With a rolling pin, roll the dough into a rectangle that is approximately 1/4-inch thick.
Cover the vanilla cookie dough with wax paper.
Roll the dough up into a loose roll.
Place the loose roll in a Ziploc plastic bag, seal it, and put it in your refrigerator.
You’re through with the vanilla part of your cookie dough for the present. Now it’s time to mix up and roll out the strawberry part of your cookie dough.
Place approximately 3 Tablespoons of strawberry jam in a microwave-safe bowl. (You don’t have to be exact at this point.)
Leave the jam jar on the counter.
Heat the bowl of jam on HIGH for 10 seconds.
Check the bowl with the jam. If there’s 1 Tablespoon of liquid, you have enough. If there’s not, add more jam to your bowl and melt that for 10 seconds in the microwave. (The object is to get 1 full Tablespoon of jam liquid.)
Once the melted jam has produced 1 full Tablespoon of jam liquid, add it to the vanilla dough in your mixer bowl, put it back in the mixer, and turn the mixer on LOW speed.
There will be some solid parts of the jam left in the small bowl you used. Add them to the jar of strawberry jam, stir them in, put the lid on the jar, and put it in the refrigerator.
With the mixer running on LOW speed, add the strawberry extract to the bowl. Mix it in thoroughly.
Again, with the mixer still running on LOW, add the red food coloring to your bowl. Mix that in thoroughly.
Add the cup of all-purpose flour and mix that in.
Once the dough is thoroughly mixed, shut off the mixer, scrape down the sides of the bowl, and take it out of the mixer.
Give the strawberry dough a final stir by hand with a mixing spoon.
Repeat the instructions for preparing the counter for rolling out the dough.
Remove the strawberry cookie dough from the mixing bowl and form it into a ball.
Pat the dough ball down like piecrust, dust it with powdered sugar, and use the rolling pin to roll out another rectangle that is approximately ¼ inch thick.
Cover the strawberry dough with wax paper.
Roll the strawberry cookie dough into a loose roll, place the roll in a Ziploc plastic bag, seal the bag, and put it in the refrigerator next to the vanilla dough roll.
Chill both halves of your pinwheel cookie dough for at least 2 hours.
After your cookie dough has chilled for 2 hours, tear off another sheet of wax paper and spread it out on the counter. If you’re using a bread board, spread the wax paper out on the bread board. You will use this piece of wax paper to wrap up your pinwheel dough roll once the vanilla and strawberry cookie dough are combined.
Dust the wax paper (or the bread board) with powdered sugar. This will hold the cookie roll you’re about to make.

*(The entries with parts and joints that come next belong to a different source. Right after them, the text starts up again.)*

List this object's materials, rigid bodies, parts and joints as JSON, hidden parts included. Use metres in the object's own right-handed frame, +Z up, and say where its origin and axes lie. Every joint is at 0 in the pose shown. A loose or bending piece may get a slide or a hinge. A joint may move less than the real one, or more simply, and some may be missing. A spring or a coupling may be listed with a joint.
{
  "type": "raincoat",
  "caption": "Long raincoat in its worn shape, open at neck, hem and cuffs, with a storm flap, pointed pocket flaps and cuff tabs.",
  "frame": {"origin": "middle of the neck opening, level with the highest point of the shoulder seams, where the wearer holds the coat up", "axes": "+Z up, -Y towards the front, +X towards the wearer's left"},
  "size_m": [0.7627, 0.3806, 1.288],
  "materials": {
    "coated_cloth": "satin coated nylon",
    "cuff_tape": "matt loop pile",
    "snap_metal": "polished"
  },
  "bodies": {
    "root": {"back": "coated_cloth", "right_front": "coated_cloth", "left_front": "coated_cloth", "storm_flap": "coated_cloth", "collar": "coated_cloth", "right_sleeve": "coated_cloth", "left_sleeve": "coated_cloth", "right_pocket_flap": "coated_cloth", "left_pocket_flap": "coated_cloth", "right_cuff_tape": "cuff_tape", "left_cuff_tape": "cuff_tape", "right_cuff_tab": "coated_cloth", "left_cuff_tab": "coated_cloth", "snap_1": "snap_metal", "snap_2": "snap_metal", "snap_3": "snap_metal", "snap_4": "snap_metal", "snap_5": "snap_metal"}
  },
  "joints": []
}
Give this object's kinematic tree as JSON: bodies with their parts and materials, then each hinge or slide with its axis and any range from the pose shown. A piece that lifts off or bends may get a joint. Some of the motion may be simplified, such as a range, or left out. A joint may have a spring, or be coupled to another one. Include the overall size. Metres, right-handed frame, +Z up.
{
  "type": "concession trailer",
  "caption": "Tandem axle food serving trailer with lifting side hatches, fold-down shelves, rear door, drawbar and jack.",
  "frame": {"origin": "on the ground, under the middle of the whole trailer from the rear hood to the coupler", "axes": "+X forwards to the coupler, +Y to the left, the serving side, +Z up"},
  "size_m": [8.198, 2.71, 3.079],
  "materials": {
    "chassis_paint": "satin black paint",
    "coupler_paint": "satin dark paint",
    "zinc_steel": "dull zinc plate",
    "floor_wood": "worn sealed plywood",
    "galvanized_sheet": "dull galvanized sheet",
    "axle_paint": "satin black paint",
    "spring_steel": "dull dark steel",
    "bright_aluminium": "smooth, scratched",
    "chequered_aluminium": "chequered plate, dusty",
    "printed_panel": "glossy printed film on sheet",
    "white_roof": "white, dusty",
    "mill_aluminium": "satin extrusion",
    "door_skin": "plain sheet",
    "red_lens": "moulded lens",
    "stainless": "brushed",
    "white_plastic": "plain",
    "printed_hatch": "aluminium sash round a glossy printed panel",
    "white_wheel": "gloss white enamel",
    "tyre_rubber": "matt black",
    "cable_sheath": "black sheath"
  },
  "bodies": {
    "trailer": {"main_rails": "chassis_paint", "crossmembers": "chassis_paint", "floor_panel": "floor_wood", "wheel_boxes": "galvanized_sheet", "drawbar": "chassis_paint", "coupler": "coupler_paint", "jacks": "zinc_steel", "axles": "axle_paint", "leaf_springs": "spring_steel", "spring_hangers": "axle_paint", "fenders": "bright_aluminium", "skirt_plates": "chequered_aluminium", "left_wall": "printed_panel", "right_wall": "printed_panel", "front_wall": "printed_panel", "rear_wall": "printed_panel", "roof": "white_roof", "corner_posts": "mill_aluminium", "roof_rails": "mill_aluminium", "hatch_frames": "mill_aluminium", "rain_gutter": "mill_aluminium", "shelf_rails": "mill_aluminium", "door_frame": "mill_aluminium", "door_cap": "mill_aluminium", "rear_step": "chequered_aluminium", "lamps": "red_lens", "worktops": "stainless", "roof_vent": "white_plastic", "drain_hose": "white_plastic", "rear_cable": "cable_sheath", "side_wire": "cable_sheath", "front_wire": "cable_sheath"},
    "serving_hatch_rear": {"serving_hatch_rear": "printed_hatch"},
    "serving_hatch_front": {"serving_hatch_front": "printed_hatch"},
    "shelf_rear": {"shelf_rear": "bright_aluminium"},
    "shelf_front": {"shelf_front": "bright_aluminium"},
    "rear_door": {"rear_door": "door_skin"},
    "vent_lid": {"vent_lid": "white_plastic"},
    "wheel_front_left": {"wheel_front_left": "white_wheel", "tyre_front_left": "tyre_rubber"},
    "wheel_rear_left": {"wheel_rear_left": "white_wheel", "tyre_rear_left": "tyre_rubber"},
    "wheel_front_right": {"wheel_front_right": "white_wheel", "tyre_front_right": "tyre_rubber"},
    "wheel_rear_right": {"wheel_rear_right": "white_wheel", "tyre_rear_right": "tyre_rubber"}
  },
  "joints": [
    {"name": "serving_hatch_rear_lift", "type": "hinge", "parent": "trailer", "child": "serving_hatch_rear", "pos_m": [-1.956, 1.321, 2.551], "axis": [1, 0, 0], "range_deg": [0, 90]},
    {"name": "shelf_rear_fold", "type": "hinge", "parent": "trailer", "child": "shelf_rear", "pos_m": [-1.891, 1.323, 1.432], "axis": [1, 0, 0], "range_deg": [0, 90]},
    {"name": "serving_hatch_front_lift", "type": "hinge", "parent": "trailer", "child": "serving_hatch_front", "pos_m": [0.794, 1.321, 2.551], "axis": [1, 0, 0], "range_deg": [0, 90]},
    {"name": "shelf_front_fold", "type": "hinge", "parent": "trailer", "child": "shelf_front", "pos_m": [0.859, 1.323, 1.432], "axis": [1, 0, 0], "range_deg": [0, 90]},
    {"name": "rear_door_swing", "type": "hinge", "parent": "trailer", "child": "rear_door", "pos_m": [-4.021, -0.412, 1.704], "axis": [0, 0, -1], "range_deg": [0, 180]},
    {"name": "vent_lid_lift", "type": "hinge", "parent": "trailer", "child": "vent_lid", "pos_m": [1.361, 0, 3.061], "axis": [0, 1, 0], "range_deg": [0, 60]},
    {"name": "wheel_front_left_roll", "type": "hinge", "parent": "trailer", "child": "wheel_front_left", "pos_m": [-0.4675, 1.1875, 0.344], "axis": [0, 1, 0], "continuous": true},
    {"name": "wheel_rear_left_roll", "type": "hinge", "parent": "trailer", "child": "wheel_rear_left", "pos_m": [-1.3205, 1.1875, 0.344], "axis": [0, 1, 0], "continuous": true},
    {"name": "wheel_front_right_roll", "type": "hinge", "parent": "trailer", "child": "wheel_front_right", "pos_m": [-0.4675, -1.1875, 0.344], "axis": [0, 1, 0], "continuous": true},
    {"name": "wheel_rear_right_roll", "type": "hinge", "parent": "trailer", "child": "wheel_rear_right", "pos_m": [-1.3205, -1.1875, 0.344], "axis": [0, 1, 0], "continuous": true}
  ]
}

Carefully, try to unroll just a bit of the vanilla roll. If the dough breaks off, it’s still too cold to unroll. Let it warm in your kitchen for another 10 or 15 minutes and then try again.
When the vanilla dough is warm enough to unroll, unroll it.

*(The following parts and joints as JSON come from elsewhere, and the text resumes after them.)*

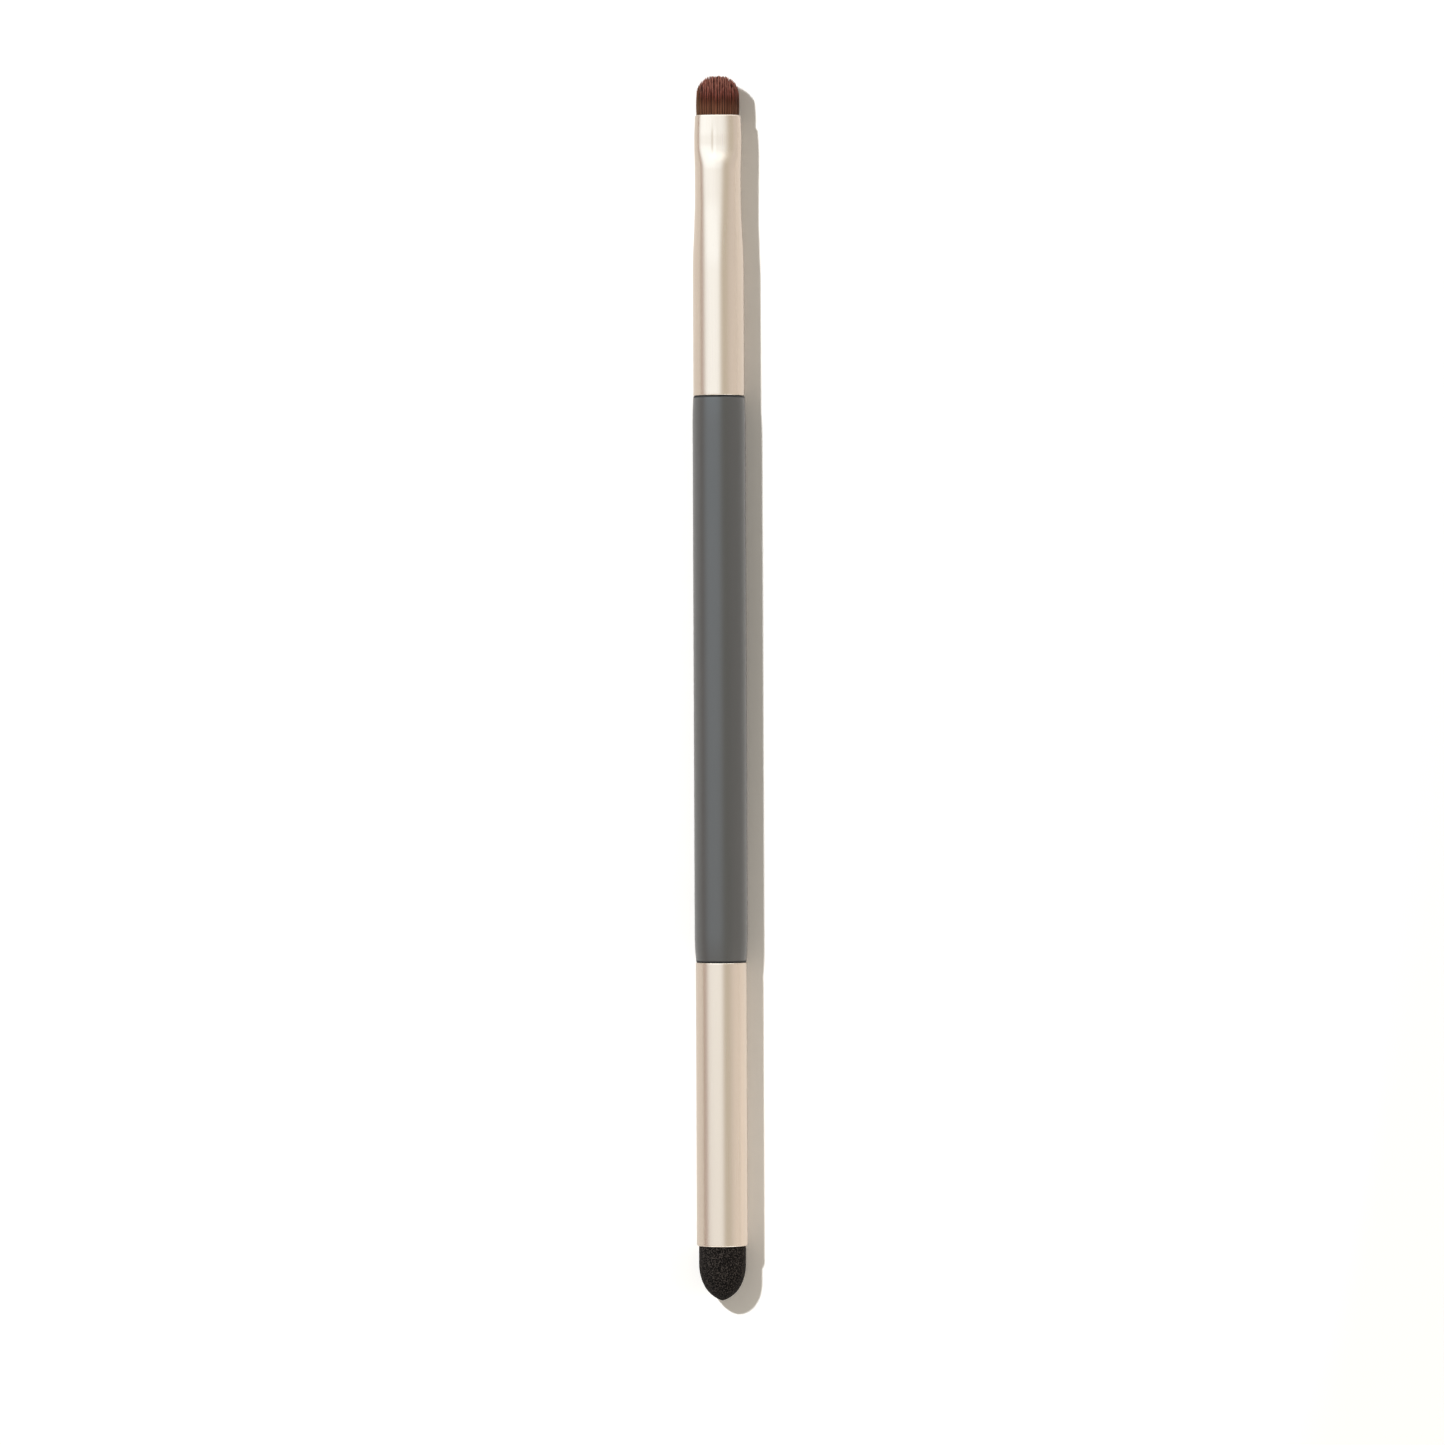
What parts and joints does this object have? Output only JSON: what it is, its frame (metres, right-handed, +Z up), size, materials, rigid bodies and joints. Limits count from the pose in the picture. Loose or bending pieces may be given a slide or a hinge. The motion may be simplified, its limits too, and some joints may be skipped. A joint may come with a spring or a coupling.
{
  "type": "eye smudge brush",
  "caption": "Double-ended eye smudge brush: a short domed bristle tuft in a pinched ferrule at one end, a pointed foam sponge at the other, on a straight matt grey handle.",
  "frame": {"origin": "on the surface that the brush lies on, under the middle of its whole length", "axes": "+Y along the brush towards the bristles, -Y towards the sponge, +Z up, across the flats of the pinched ferrule"},
  "size_m": [0.0076, 0.1764, 0.0076],
  "materials": {
    "handle_lacquer": "turned wood under a matt dark grey soft-touch lacquer",
    "ferrule_aluminium": "satin champagne anodised aluminium, drawn tube",
    "bristles": "fine dyed bristles, reddish at the tips and brown at the root",
    "resin": "set glue resin, hidden in the ferrule",
    "foam": "fine open-cell black foam",
    "stem_plastic": "moulded white plastic, hidden in the ferrule and the foam"
  },
  "bodies": {
    "root": {"handle": "handle_lacquer", "brush_ferrule": "ferrule_aluminium", "bristle_tuft": "bristles", "tuft_glue_plug": "resin", "sponge_ferrule": "ferrule_aluminium", "sponge_tip": "foam", "sponge_stem": "stem_plastic"}
  },
  "joints": []
}
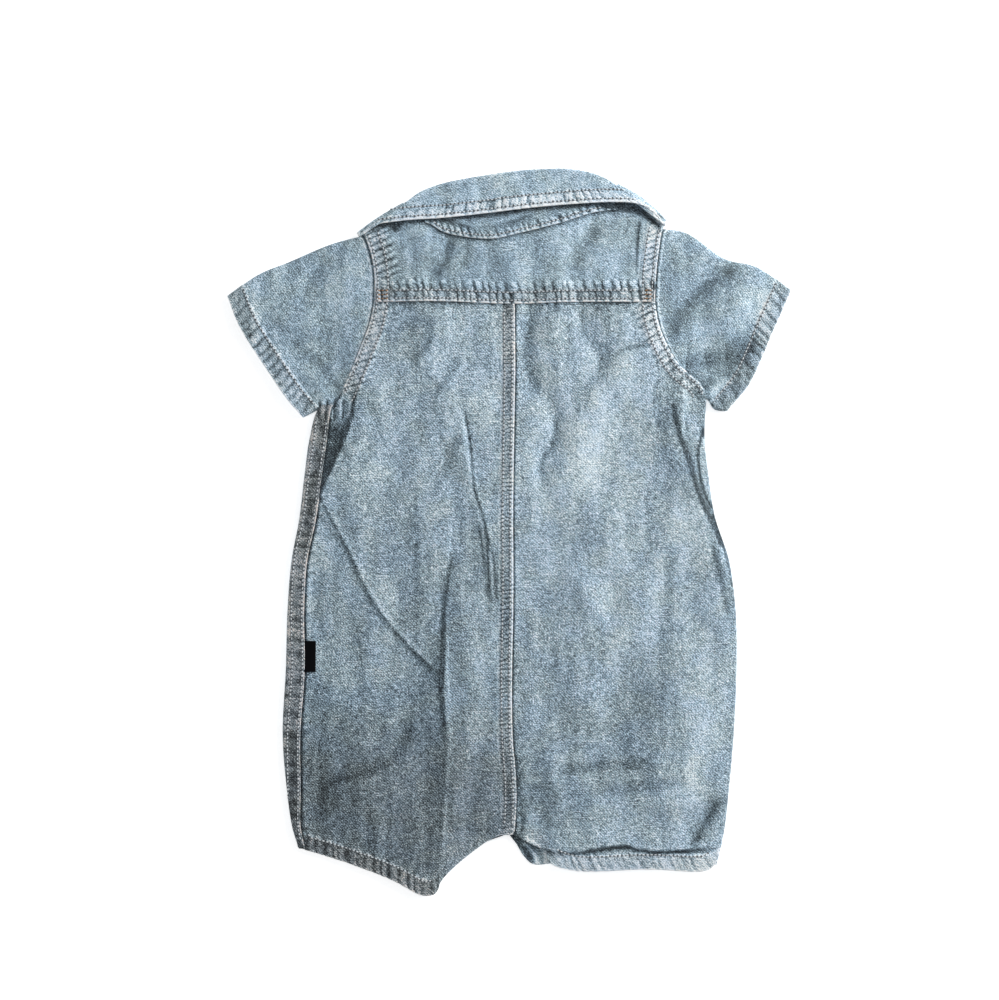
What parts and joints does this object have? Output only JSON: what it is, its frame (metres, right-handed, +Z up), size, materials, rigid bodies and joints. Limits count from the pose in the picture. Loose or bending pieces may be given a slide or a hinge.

Carefully, peel off the top sheet of wax paper.
Now unroll the strawberry dough.
Peel the top sheet of wax paper from the strawberry roll.
Hannah’s 4th Note: You will now have 2 unrolled sheets of cookie dough, the vanilla and the strawberry, stretched out side by side on your kitchen counter.

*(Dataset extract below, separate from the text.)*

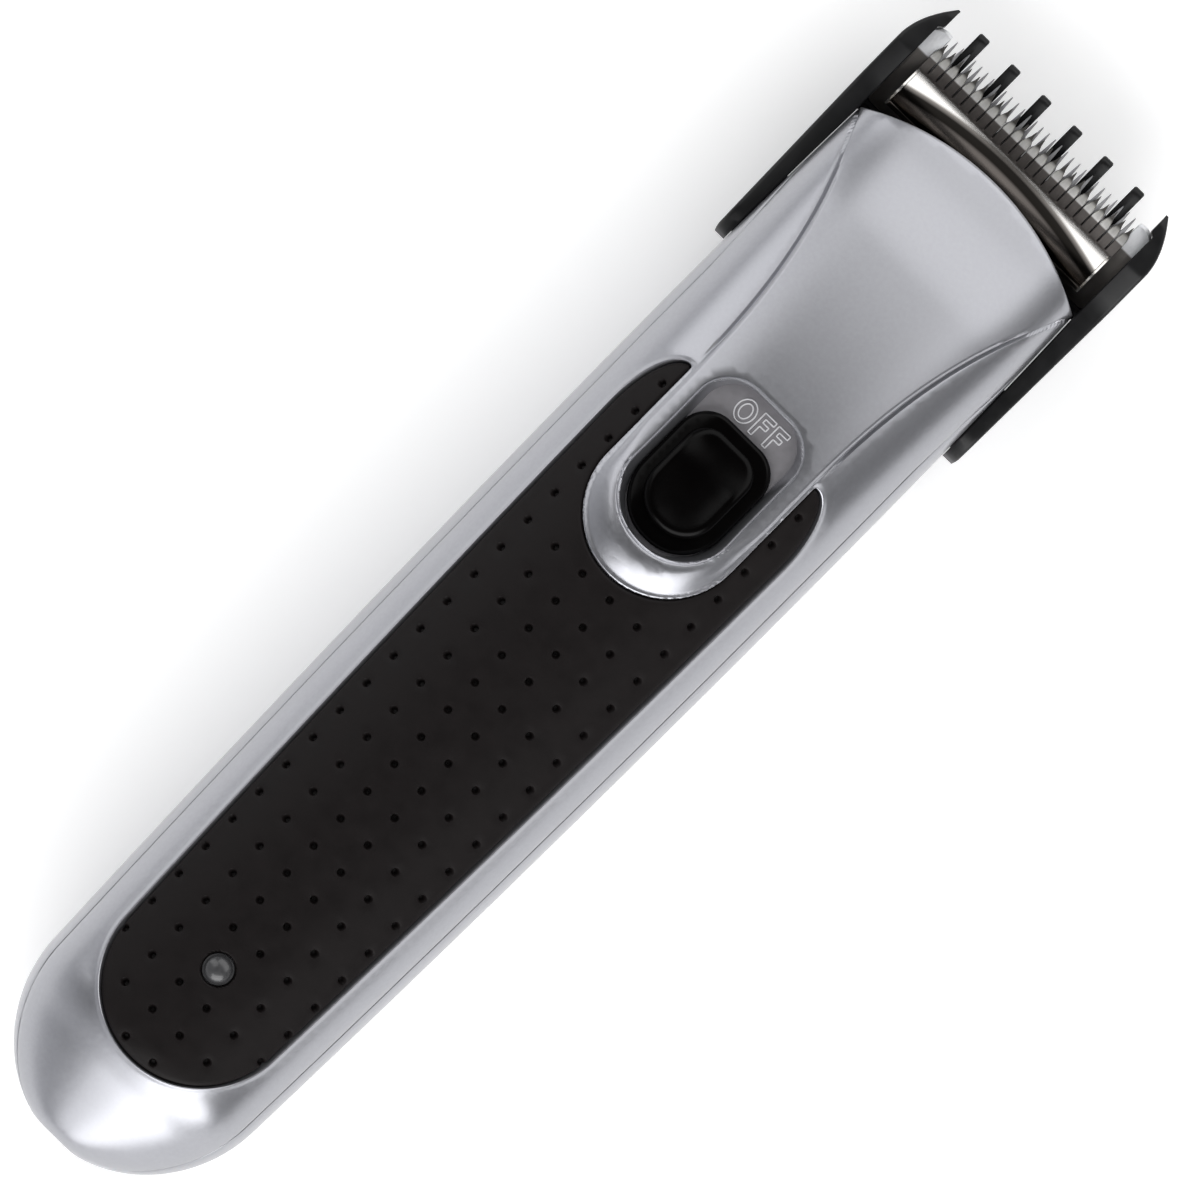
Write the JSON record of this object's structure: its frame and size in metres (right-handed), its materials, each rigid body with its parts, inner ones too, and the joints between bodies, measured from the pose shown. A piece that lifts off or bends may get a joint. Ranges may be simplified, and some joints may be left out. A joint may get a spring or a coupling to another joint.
{
  "type": "hair clipper",
  "caption": "Cordless hair clipper with a sliding thumb switch, a dimpled soft grip, a reciprocating steel cutter and a slide-on guide comb with side arms.",
  "frame": {"origin": "centre of the bottom of the bounding box, on the plane that the back rests on", "axes": "+Y along the body towards the blade tips, +Z out of the thumb side, +X across the body"},
  "size_m": [0.04, 0.1664, 0.0292],
  "materials": {
    "silver_shell": "satin silver paint",
    "soft_grip": "matte soft touch",
    "grey_plate": "satin",
    "black_button": "semi-gloss",
    "smoky_lens": "polished",
    "dark_plastic": "matte",
    "plated_pin": "plated",
    "screw_steel": "blackened",
    "blade_steel": "ground",
    "cutter_steel": "polished",
    "white_plastic": "moulded",
    "spring_steel": "drawn",
    "comb_plastic": "semi-gloss",
    "motor_steel": "zinc plated",
    "magnet_ferrite": "sintered",
    "lamination_steel": "stamped",
    "copper_wire": "enamelled",
    "copper_bar": "bare",
    "bronze_bush": "sintered",
    "brush_brass": "stamped",
    "shaft_steel": "ground",
    "battery_wrap": "shrink film",
    "nickel_strip": "nickel plated",
    "board_laminate": "solder mask",
    "component_black": "moulded",
    "led_epoxy": "clear epoxy",
    "lead_red": "smooth"
  },
  "bodies": {
    "housing": {"front_housing": "silver_shell", "rear_housing": "silver_shell", "grip_inlay": "soft_grip", "switch_plate": "grey_plate", "led_lens": "smoky_lens", "charging_socket": "dark_plastic", "socket_pin": "plated_pin", "housing_screws": "screw_steel", "blade_base": "dark_plastic", "fixed_blade": "blade_steel", "blade_screws": "screw_steel", "blade_spring": "spring_steel", "motor_can": "motor_steel", "motor_magnets": "magnet_ferrite", "motor_end_cap": "white_plastic", "motor_bushings": "bronze_bush", "motor_brushes": "brush_brass", "motor_terminals": "brush_brass", "motor_bracket": "dark_plastic", "motor_screws": "screw_steel", "bracket_screws": "screw_steel", "battery_cell": "battery_wrap", "battery_cap": "nickel_strip", "battery_tabs": "nickel_strip", "circuit_board": "board_laminate", "board_components": "component_black", "board_screws": "screw_steel", "slide_switch_body": "nickel_strip", "status_led": "led_epoxy", "charge_leads": "lead_red", "motor_leads": "lead_red"},
    "switch": {"switch_button": "black_button", "slide_switch_knob": "dark_plastic"},
    "comb": {"guide_comb": "comb_plastic"},
    "cutter": {"moving_blade": "cutter_steel", "cutter_driver": "white_plastic", "driver_rivets": "screw_steel"},
    "rotor": {"motor_shaft": "shaft_steel", "motor_armature": "lamination_steel", "motor_windings": "copper_wire", "motor_commutator": "copper_bar", "eccentric_cam": "white_plastic"}
  },
  "joints": [
    {"name": "switch_slide", "type": "slide", "parent": "housing", "child": "switch", "axis": [0, 1, 0], "range_m": [0, 0.004]},
    {"name": "comb_slide", "type": "slide", "parent": "housing", "child": "comb", "axis": [0, 1, 0], "range_m": [0, 0.012]},
    {"name": "cutter_slide", "type": "slide", "parent": "housing", "child": "cutter", "axis": [1, 0, 0], "range_m": [-0.001, 0.001]},
    {"name": "rotor_spin", "type": "hinge", "parent": "housing", "child": "rotor", "pos_m": [0, 0.03, 0.0125], "axis": [0, 1, 0], "continuous": true}
  ]
}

Here comes the tricky part:
Grasping the strawberry dough by the corners of its wax paper, carefully slide it so that the long side of the strawberry dough rectangle is right next to the long side of the vanilla dough rectangle.
Still grasping the corners of the wax paper, flip the strawberry dough over on top of the vanilla dough so that the strawberry dough is nestled on top of the other with no wax paper between them.
Okay, THAT was the hard part. The rest is easy.
If the edges of the dough are uneven, trim them with a sharp knife. Use the pieces of dough you’ve trimmed for patches if there are any holes.
Working from the long side of the rectangle, use your impeccably clean hands to roll up the dough so that the dough forms a nice, tight log. This will create a spiral pattern when you slice the log into cookies.
When your cookie dough log is rolled, rub it with powdered sugar, turning it so the entire outside surface of the log is coated with the sugar.
Tear off another, longer sheet of wax paper. Roll your cookie log up in the wax paper. Twist the ends to keep the roll from coming undone.
Place the roll in a Ziploc plastic bag, seal the bag, and set it on a piece of cardboard or a flat tray. Then place it in the refrigerator for another 2 hours. (Overnight is fine, too.)
Hannah’s 5th Note: At th
is point, you can even freeze the spiral cookie dough log. Just place it, wax paper and all, into a large Ziploc freezer bag. It will keep in the freezer for a month or two. The day before you’re planning to bake your cookies, take the roll out of the freezer and thaw it in the refrigerator overnight. Then all you have to do is cut it into cookies and bake it.